5 Mutual: Business or insurance companies held in common with others
6 Premium: Means the amount of money the insured pays to the insurance company for the indemnity. This may be paid on monthly or yearly basis
7 Posts: refers to trading stations or centres for insurance
8 Tide: Means regular rise and fall in the insurance business
9 Direct debiting: This is a system of payment where a debit not issued periodically to the bank for the payment of insurance premium on behalf of bank customers
10 Fidelity Guarantee: this is an insurance taken up to indemnity the employer against a probable dishonestly of his employees
11 Underwriting; this refers to the processes involved in screening and issuing a policy.
12 Pecuniary: This refers to money
13 Hedging: This refers to the process of gaining protection from the risk of loss caused by prices fluctuation and is accompanied by trading futures on commodity exchange.
14 Insurance: is a contract of indemnity whereby the incidence may or may not happen. The indemnity is accompanied by payment of premium.
15 Proximate Cause: This is a principle of insurance which provides that before compensation would be paid, it must first of all be proved that the loss sustained was proximately caused by the event assured against.
16 Subrogation; This principle of insurance states that, it is the right of the insurer to take the insured place after he has indemnified him by paying him the requisite compensation.

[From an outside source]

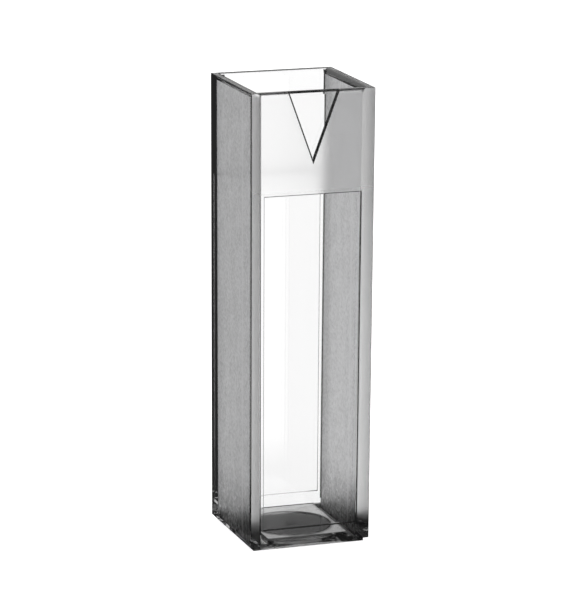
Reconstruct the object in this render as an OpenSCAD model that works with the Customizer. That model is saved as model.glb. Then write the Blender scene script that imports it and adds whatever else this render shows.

17 Consequential Loss: This principle provides that compensation cannot be paid for a loss that is designated consequential loss unless it is clearly provided for in the contract.
18 Uberrima Fider: This is a principle of insurance which provides that many party to the insurance contract must show honesty and sincerity in disclosing all relevant facts to the other party before the contract is signed.
19 Insurable Risk: Risks that can be insured, (i.e.) can be quantified in monetary terms
20 Uninsurable Risk: Risks that cannot be insured because they cannot be calculated mathematically, easily, quantified, example lost of profit.